Me vino a la memoria este ejemplo de pragmatismo británico al ver en la televisión el llanto desconsolado de los costaleros de la Semana Santa sevillana ante las tradicionales lluvias de abril. A lo mejor tenía razón el obispo y Dios prefiere dedicarse a las cuestiones espirituales en vez de meterse en berenjenales meteorológicos, o, viendo lo mal que anda el orbe, tal vez estuviera ocupado en otros menesteres (Dios, no el obispo). Sea como fuere, y teniendo en cuenta que muchas de las imágenes religiosas son auténticas obras de arte, quizás no sería mala idea preparar unas réplicas que pudieran exponerse a las inclemencias del tiempo en lugar de las originales. A fin de cuentas, una imagen es solo una imagen, y no creo que al buen Jesús (por poner un ejemplo) le importase demasiado. Tal vez, barrunto yo, sí tuviera algo que decir sobre nuestro desagradable empeño de representarlo en la cruz. Extraer de la tortura un mensaje de amor se me antoja algo complicado. Ya lo escribió Machado: "¡No puedo cantar ni quiero / a ese Jesús del madero / sino al que anduvo en el mar!".
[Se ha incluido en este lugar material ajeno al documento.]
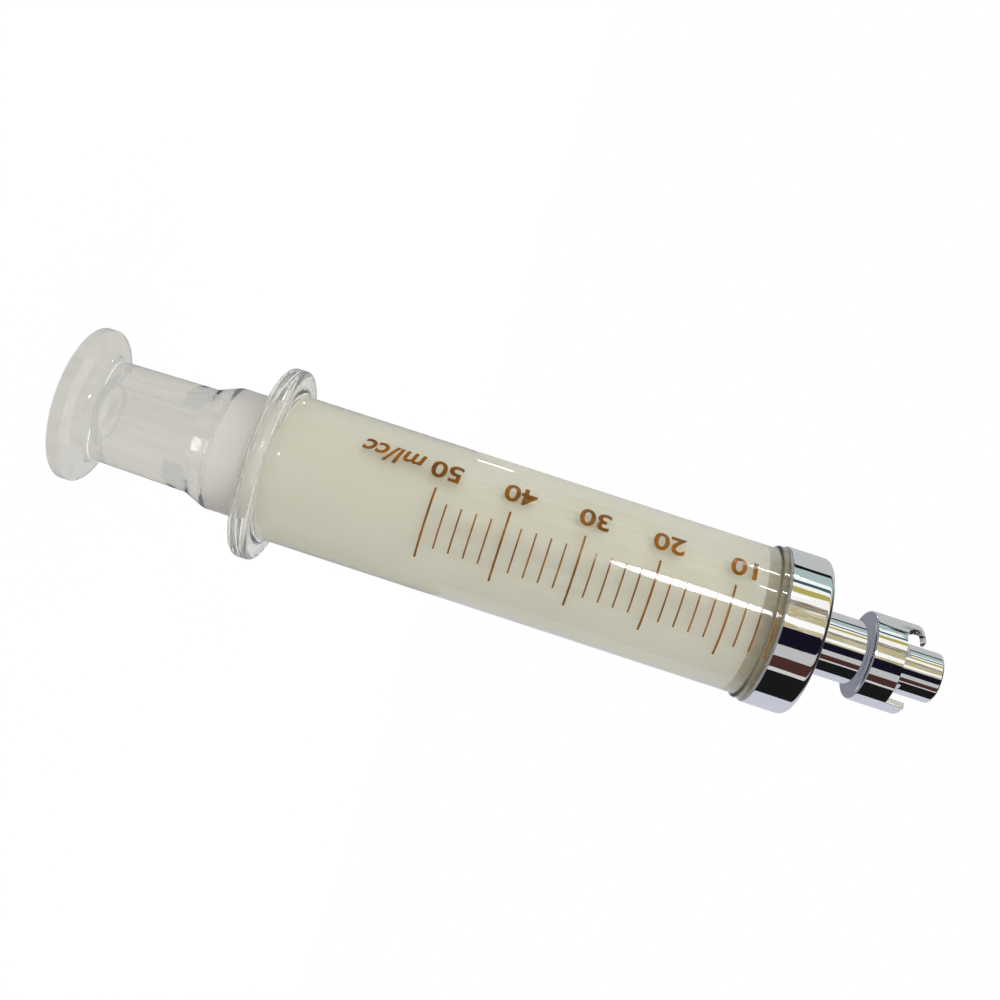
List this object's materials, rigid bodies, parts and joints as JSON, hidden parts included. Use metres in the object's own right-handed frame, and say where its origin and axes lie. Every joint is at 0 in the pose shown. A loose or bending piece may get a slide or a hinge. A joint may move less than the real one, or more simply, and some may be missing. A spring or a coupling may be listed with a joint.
{
  "type": "toomey syringe",
  "caption": "Glass irrigation syringe with a ground glass plunger, finger flange, thumb button, printed volume scale, and a plated metal nozzle with a bayonet collar.",
  "frame": {"origin": "centre of the thumb button's outer face, which is the syringe's base when it stands on its button", "axes": "+Z along the syringe from the thumb button to the nozzle's tip; -Y is the side with the volume scale"},
  "size_m": [0.0434, 0.0434, 0.196],
  "materials": {
    "barrel_glass": "gloss",
    "plunger_glass": "satin",
    "plated_brass": "polished",
    "cement": "matte",
    "scale_enamel": "satin"
  },
  "bodies": {
    "plunger": {"plunger": "plunger_glass"},
    "barrel": {"barrel": "barrel_glass", "tip_cap": "plated_brass", "cap_cement": "cement", "nozzle_tube": "plated_brass", "bayonet_collar": "plated_brass", "long_marks": "scale_enamel", "short_marks": "scale_enamel"}
  },
  "joints": [
    {"name": "plunger_slide", "type": "slide", "parent": "plunger", "child": "barrel", "axis": [0, 0, 1], "range_m": [-0.0097, 0.0714]}
  ]
}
Pero a lo que vamos. Si la devoción religiosa se demuestra paseando a hombros un pesado armatoste con una imagen encima (es un método como cualquier otro), ¿por qué privarse? Si la Aemet pronostica buen tiempo: imagen original vestida de seda y cubierta de oro. Si lo anuncia malo: réplica al canto, embutida en poliéster y adornada con bisutería. Y todos tan contentos, porque quiero suponer que los fieles no veneran a la imagen, sino al personaje sagrado que aquella representa. ¿Me equivoco?

Tal vez les suene el caso de don P., a quien compraron un naranjo para hacer un san Roque. Era, en verdad, un magnífico ejemplar de naranjo, y don P. lo vendió con pena. Pero el imaginero era un gran artista y el san Roque quedó de primera. Pronto fue venerado por todos los habitantes del lugar. O, mejor dicho, por casi todos, porque don P. no se dejaba ver por la iglesia. El cura, que no tardó en notar aquella ausencia, quiso llevar al redil a la oveja descarriada y, cierto día, le preguntó por su falta de devoción al nuevo santo. Don P. se rascó, dubitativo, la cabeza. Miró a los ojos al cura y le dijo: "Verá usted, señor cura. Es que yo a este san Roque lo conocí de naranjo".